ISSN : 2266-6060

Sémiodiversité

Toulon, mars 2023

En ville, certains lieux ont une atmosphère particulière qu’il est difficile de cerner. Une sorte de microclimat urbain dont on ne sait pas très bien ce qui le compose. Pour le saisir, il faut se prêter à l’enquête, ralentir sensiblement le rythme de la marche, lever les yeux, tourner la tête. On peut alors tomber sur une piste : parmi les ingrédients de ce milieu à part, les enseignes semblent jouer un rôle important.
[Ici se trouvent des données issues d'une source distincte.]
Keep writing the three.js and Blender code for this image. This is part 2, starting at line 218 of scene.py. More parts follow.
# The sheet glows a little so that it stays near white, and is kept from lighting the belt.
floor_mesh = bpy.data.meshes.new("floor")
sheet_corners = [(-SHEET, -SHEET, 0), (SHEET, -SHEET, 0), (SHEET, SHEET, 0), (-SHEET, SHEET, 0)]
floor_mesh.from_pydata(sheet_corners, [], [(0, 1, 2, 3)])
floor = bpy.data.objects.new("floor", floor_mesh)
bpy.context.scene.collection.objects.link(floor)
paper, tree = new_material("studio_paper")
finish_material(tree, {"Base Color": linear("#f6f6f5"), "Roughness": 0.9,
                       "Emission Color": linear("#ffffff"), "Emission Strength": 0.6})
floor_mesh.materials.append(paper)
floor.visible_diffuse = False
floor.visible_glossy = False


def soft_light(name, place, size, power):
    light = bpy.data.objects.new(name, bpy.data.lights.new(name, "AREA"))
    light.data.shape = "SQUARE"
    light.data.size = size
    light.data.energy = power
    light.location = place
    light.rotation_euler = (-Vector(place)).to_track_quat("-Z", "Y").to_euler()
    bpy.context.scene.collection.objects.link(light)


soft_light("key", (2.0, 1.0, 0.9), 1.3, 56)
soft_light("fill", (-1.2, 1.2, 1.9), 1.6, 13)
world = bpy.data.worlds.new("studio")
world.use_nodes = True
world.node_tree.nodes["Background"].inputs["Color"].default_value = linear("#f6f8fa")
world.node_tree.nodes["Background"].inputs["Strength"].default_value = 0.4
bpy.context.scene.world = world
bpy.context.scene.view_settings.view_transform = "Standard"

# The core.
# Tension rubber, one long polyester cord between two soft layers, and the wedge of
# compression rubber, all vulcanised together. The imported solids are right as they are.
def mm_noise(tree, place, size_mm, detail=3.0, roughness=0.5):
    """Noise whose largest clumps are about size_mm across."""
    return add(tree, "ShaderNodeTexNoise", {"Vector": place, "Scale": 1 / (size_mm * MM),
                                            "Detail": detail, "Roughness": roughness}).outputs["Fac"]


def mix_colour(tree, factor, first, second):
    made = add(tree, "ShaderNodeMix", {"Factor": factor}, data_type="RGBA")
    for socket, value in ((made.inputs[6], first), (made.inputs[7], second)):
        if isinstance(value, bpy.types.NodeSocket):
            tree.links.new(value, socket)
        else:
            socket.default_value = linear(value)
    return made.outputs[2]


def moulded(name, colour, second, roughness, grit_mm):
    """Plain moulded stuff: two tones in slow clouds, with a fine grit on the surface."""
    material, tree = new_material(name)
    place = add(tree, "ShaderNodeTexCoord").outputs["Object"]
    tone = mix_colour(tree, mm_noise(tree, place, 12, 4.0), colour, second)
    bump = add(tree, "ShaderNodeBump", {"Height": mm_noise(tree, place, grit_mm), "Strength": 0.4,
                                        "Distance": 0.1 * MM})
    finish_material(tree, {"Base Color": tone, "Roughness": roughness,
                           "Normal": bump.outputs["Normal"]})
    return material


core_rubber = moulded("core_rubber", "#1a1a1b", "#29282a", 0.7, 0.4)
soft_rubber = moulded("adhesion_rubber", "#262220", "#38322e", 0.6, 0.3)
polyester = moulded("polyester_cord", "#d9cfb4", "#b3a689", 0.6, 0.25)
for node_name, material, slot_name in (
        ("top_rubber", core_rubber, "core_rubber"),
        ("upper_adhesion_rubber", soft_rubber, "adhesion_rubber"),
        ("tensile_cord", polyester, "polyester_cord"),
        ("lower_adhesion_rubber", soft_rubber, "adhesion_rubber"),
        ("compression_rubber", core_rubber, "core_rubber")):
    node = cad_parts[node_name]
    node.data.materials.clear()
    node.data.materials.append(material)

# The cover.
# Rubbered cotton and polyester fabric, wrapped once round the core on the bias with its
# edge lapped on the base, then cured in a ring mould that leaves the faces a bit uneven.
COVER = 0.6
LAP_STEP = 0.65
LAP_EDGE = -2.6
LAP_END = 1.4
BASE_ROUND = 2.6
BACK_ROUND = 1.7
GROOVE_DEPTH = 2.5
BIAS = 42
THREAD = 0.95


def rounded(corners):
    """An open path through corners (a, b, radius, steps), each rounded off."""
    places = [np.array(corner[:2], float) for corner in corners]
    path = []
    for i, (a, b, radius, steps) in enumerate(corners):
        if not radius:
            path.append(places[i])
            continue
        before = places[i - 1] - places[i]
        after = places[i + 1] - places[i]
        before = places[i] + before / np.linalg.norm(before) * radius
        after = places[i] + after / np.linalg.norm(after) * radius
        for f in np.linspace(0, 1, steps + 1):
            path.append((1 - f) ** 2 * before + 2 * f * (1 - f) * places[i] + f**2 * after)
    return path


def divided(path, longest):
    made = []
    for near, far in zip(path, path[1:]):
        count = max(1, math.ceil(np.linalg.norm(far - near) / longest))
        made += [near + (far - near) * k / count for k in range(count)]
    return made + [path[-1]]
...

Mais ce n’est pas leur beauté à proprement parler qui importe ici, même si certaines ont des qualités esthétiques indéniables. C’est plutôt parce qu’elles rappellent qu’un autre monde est possible, un monde qui échappe à la cohérence forcée, à la hiérarchie des formes, à l’éradication des idiosyncrasies. Élodie Boyer l’a magnifiquement documenté dans les Lettres du Havre : les villes ont vu les typographies s’uniformiser, s’appauvrir, tandis qu’elles embrassaient avec la complicité des marques en tout genre un devenir-aéroport qui a fini par façonner le goût de leurs habitant.es pour le net, le propre, le droit, le transparent, et surtout le même.
Voilà sans doute la plus grande valeur de ces enseignes, et la véritable leçon des atmosphères sémiotiques que l’on trouve bien souvent datées, et dont on comprend qu’elles sont surtout menacées. Elles sont faites de prolifération, d’indépendance, de contingence, d’une vie graphique qui n’est pas tant faite de débordements ou de différences, termes bien trop guidés par le présupposé d’un ordre premier dont elle s’écarterait, mais d’une multiplicité primaire. Une diversité qui n’est certes pas si vitale que celle de la faune et de la flore, mais que l’on pourrait aussi chercher à préserver, voire à cultiver.